Review: The Nutcracker and the Four Realms

Dr. Craig von BuseckBy Dr. Craig von BuseckNovember 28, 20224 Minutes

The Sugarplum Fairy, the Mouse King, tin soldiers, the beautiful ballet, and the magnificent music of Tchaikovsky – these are the elements of the well-known and beloved classic, “The Nutcracker Ballet.” Now Disney Studios brings us the story behind the story with elaborates sets, costumes, and remarkable CGI special effects in “The Nutcracker and the Four Realms.”

Based on the ballet, the movie tells the tale of young Clara (Mackenzie Foy), who has recently lost her mother. Before she died, Clara’s mother told her of a gift she would receive with everything she needs inside. She receives the gift from her godfather, Drosselmeyer (Morgan Freeman), at his annual holiday party. But Clara needs a magical, one-of-a-kind key to unlock the priceless gift.

A golden cord in Drosselmeyer’s mansion leads Clara to the coveted key—which promptly disappears beyond her grasp into a strange and mysterious parallel world. It is there that Clara encounters a soldier named Phillip (Jayden Fowora-Knight) who helps her on her quest to find the key. Along the way they encounter a gang of mice and the regents who preside over three of the Realms: the Land of Snowflakes, the Land of Flowers, and the Land of Sweets.

Clara and Phillip soon learn from the Sugar Plum Fairy (Keira Knightley ) that they must brave the perilous Fourth Realm, home to the tyrannical Mother Ginger (Helen Mirren), to retrieve Clara’s key and hopefully return harmony to this unstable world.

“The Nutcracker and the Four Realms” is a family-friendly movie and there are many memorable values that young audiences can glean and be inspired to follow. The strong female lead, Mackenzie Foy, delivers a performance that demonstrates that regardless of age or gender you can lead with confidence, walk forward with courage, and persevere when the outlook seems dim.

The sets, costumes, and overall design are breathtaking. The CGI animation of the Mouse King is particularly enjoyable, though at times menacing. The ballet by Misty Copeland is beautiful and moving.

Despite an abundance of “eye candy,” where Disney’s Nutcracker falls short is in the strength of the story. Throughout most of the film, we are witness to a series of predictable plot changes – that is until the big surprise, which I won’t give away. While Clara finds herself in an enchanted land, the world of the four realms is not really that ‘magical.’ And problems in the plot are solved far too easily.

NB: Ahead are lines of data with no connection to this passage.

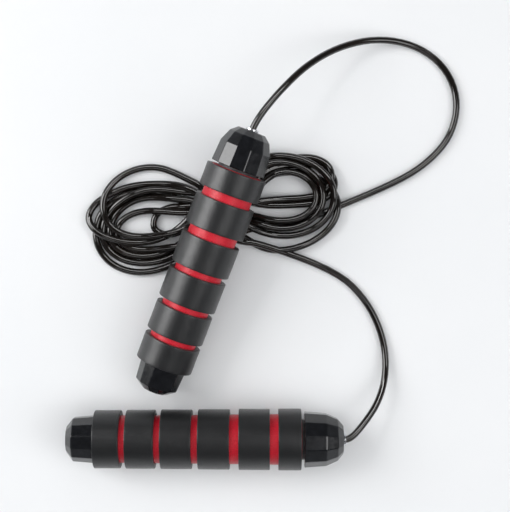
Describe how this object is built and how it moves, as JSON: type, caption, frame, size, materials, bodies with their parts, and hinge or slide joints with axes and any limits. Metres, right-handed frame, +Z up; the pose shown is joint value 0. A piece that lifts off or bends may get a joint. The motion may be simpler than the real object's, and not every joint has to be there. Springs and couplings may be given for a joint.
{
  "type": "jump rope",
  "caption": "Jump rope with foam-grip handles that spin on ball bearings, joined by a coated cable laid in a loop and a loose crossed coil.",
  "frame": {"origin": "on the surface that the handles lie on, midway between the outer ends of the two handles in X and in Y", "axes": "+X along the lower handle from its tail to its head, +Y from the lower handle towards the head of the handle that lies over the coil, +Z up"},
  "size_m": [0.2306, 0.2532, 0.0471],
  "materials": {
    "black_foam": "matte closed-cell foam",
    "red_foam": "matte closed-cell foam",
    "cap_plastic": "glossy moulded plastic",
    "core_plastic": "moulded plastic",
    "cable_coating": "glossy coated cable",
    "ferrule_steel": "bright turned metal",
    "bearing_steel": "polished bearing steel",
    "cage_brass": "pressed sheet",
    "clamp_metal": "turned metal",
    "screw_steel": "blackened steel"
  },
  "bodies": {
    "rope": {"bearing_inner_race_a": "bearing_steel", "ferrule_a": "ferrule_steel", "cable_clamp_a": "clamp_metal", "clamp_screw_a": "screw_steel", "cable_end_a": "cable_coating", "bearing_inner_race_b": "bearing_steel", "ferrule_b": "ferrule_steel", "cable_clamp_b": "clamp_metal", "clamp_screw_b": "screw_steel", "cable_end_b": "cable_coating", "cable_loop": "cable_coating", "cable_coil": "cable_coating", "cable_arm": "cable_coating"},
    "handle_a": {"core_tube_a": "core_plastic", "foam_sleeve_a": "red_foam", "grip_ring_1_a": "black_foam", "grip_ring_2_a": "black_foam", "grip_ring_3_a": "black_foam", "grip_ring_4_a": "black_foam", "grip_ring_5_a": "black_foam", "grip_ring_6_a": "black_foam", "tail_cap_a": "cap_plastic", "head_cap_a": "cap_plastic", "bearing_outer_race_a": "bearing_steel", "bearing_shields_a": "bearing_steel"},
    "cage_a": {"bearing_cage_a": "cage_brass", "bearing_balls_a": "bearing_steel"},
    "handle_b": {"core_tube_b": "core_plastic", "foam_sleeve_b": "red_foam", "grip_ring_1_b": "black_foam", "grip_ring_2_b": "black_foam", "grip_ring_3_b": "black_foam", "grip_ring_4_b": "black_foam", "grip_ring_5_b": "black_foam", "grip_ring_6_b": "black_foam", "tail_cap_b": "cap_plastic", "head_cap_b": "cap_plastic", "bearing_outer_race_b": "bearing_steel", "bearing_shields_b": "bearing_steel"},
    "cage_b": {"bearing_cage_b": "cage_brass", "bearing_balls_b": "bearing_steel"}
  },
  "joints": [
    {"name": "handle_a_spin", "type": "hinge", "parent": "rope", "child": "handle_a", "pos_m": [0.02427, 0.08979, 0.03188], "axis": [0.3553, 0.9279, 0.1132], "continuous": true},
    {"name": "handle_b_spin", "type": "hinge", "parent": "rope", "child": "handle_b", "pos_m": [0.0729, -0.08029, 0.01784], "axis": [1, 0, 0.0092], "continuous": true},
    {"name": "cage_a_spin", "type": "hinge", "parent": "rope", "child": "cage_a", "pos_m": [0.02427, 0.08979, 0.03188], "axis": [0.3553, 0.9279, 0.1132], "continuous": true},
    {"name": "cage_b_spin", "type": "hinge", "parent": "rope", "child": "cage_b", "pos_m": [0.0729, -0.08029, 0.01784], "axis": [1, 0, 0.0092], "continuous": true}
  ],
  "couplings": [
    {"joint": "cage_a_spin", "follows": "handle_a_spin", "ratio": 0.60526},
    {"joint": "cage_b_spin", "follows": "handle_b_spin", "ratio": 0.60526}
  ]
}
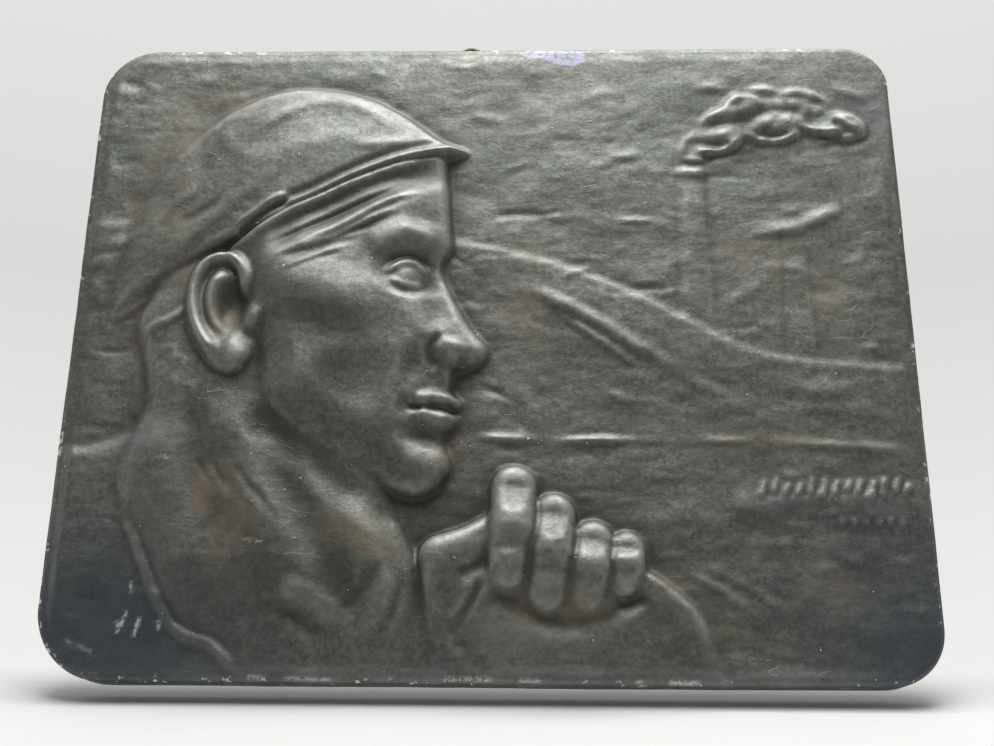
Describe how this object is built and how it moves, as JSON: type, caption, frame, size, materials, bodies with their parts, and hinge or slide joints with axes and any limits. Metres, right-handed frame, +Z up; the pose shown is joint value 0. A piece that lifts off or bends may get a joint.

What is supposed to be enchanting is only slightly interesting, and what is supposed to be scary is, for the most part, not very suspenseful – unless you are a little kid. However, be warned, the creative imagination of the Clown Matryoshka Dolls and a tumbling pile of mice could be uncomfortable for some children. And perhaps that is the point. This film is mostly geared for children and doesn’t include the entertaining and interesting subtleties that an adult would enjoy, even though a child wouldn’t understand.

The other weakness of this film is that while it includes a cast of great performers, there was not enough screen time for the two superstars, Helen Mirren as Mother Ginger, or Morgan Freeman as Drosselmeyer.

Story is king, and while “The Nutcracker and the Four Realms” is visually stunning, it lacks key elements that could make it a compelling Christmas family film.

Despite these weaknesses, this is a fun holiday movie full of vivid colors, artistic ballet performances, and beautiful cinematography that bring the imagination of the four realms to reality.